Au cours de son histoire, l’Eglise Catholique a toujours eu le souci d’entrer en dialogue avec l’art et les artistes, dialogue parfois tendu mais dialogue voulu. Cet échange a été fécond comme en témoigne toute la production artistique dans nos églises et nos musées, dans nos villes et nos campagnes, et qui constitue notre patrimoine commun. Notre culture française et européenne si riche s’enracine dans ce dialogue entre art et foi, même si elle ne s’y enferme pas et s’ouvre à d’autres.
En ces temps de crises où la tentation pour tous est de se refermer idéologiquement dans ses bastions, le pape François nous invite, nous catholiques, à une culture de la rencontre, à privilégier la relation. C’est l’expérience que nous souhaitons vivre au cours de cette journée.
Aussi avec l’équipe d’animation pastorale de la communauté de paroisses, il nous a paru intéressant qu’au cours de ces Ecclésiales, nous nous plongions dans cette expérience d’ouverture, en s’offrant un dialogue libre et respectueux entre l’art contemporain et l’Ecriture.
Je remercie déjà nos artistes que je connais bien, Raphaëlle Halter et Aude Deffense, pour avoir osé ce dialogue. Dans quelques instants, vous aurez l’occasion de les entendre se présenter, et présenter aussi leurs œuvres. Chère Raphaëlle, chère Aude, soyez remerciés de tout cœur de votre générosité.
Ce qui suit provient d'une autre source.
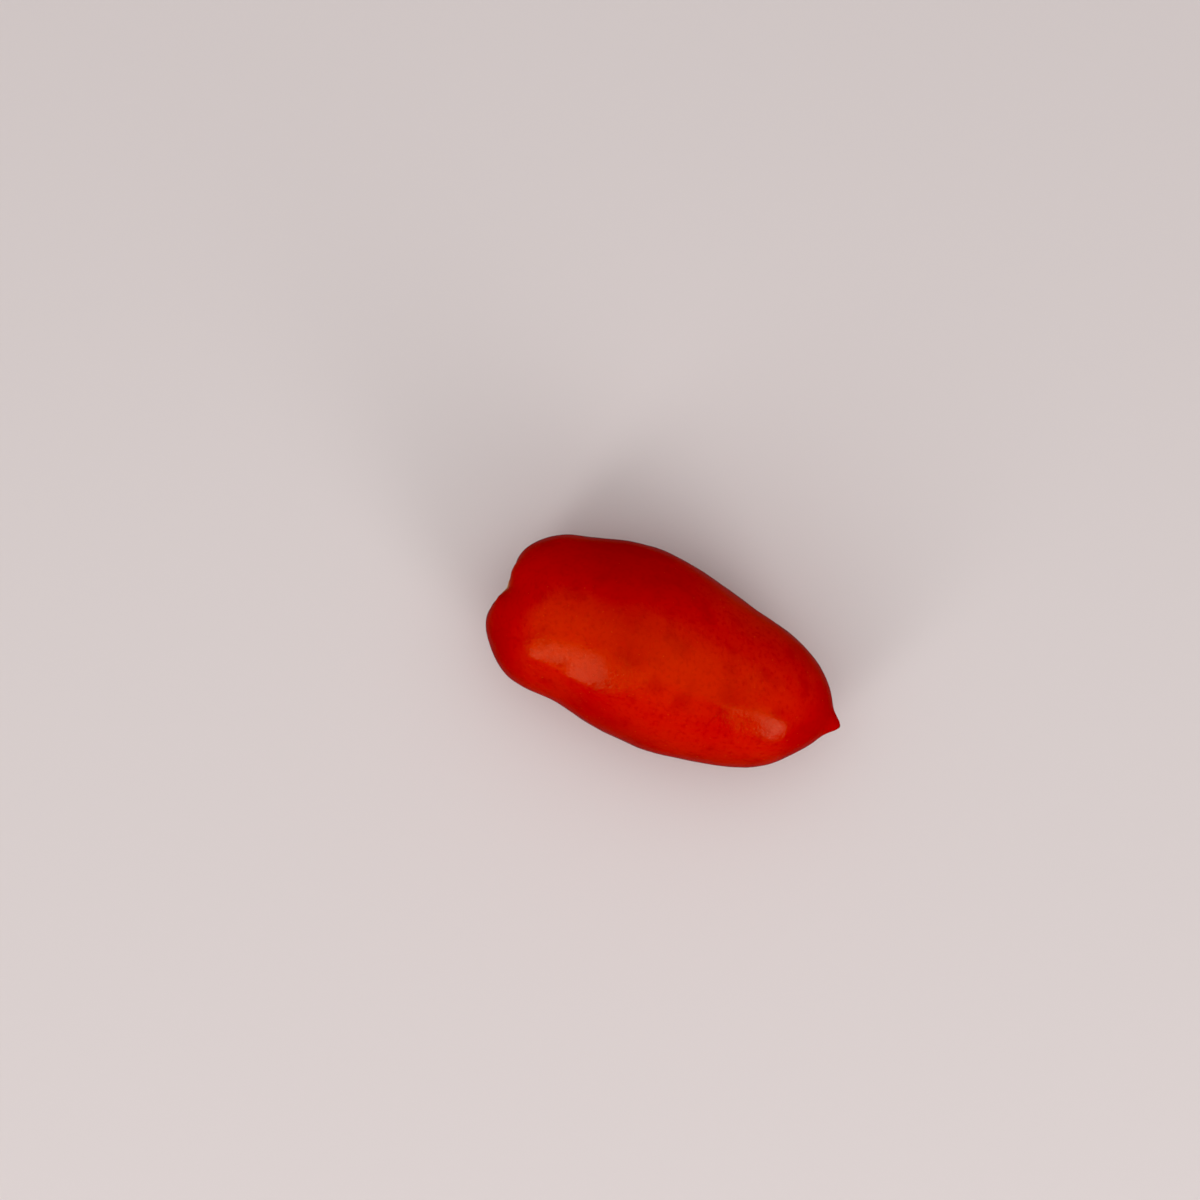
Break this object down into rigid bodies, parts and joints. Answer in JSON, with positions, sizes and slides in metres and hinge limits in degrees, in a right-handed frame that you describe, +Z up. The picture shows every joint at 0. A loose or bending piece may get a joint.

Ce matin, la communauté chrétienne a déjà célébrée sa foi au milieu des œuvres exposées. Nous avons vécu une première rencontre entre le rite catholique, la prière et l’art d’aujourd’hui.
Cet après-midi nous poursuivons notre expérience de dialogue. Dans ma réflexion personnelle, il me semble que la démarche artistique contemporaine procède finalement du même mouvement que la démarche de foi et l’expérience spirituelle: elle met au cœur l’abandon, l’abandon créatif, l’abandon confiant et libre.
Et elle invite à se laisser volontairement déplacer, à se laisser traverser et enrichir en faisant un pont entre ses sens et son intériorité.
A cause de la culture de l’image dans laquelle nous sommes plongés en permanence et qui nous conditionne, nous traverserons sûrement la surprise, l’étonnement, peut-être une part d’incompréhension. Mais -je le souhaite aussi- la joie de découvrir une réalité au-delà de soi, qui ouvre le coeur et l’esprit à plus grand que soi.
C’est le beau pari et la belle perspective de fécondité de tout dialogue entre art et foi.
Que cette exposition nous ouvre un chemin de sens, et nous donne cette liberté propre aux artistes et aux croyants de nous offrir un temps tout simple et gratuit de rencontres et d’amitiés.
Vous trouverez aux portes de l’église un petit guide souvenir de cette exposition, à emporter chez soi comme un prolongement de cette rencontre.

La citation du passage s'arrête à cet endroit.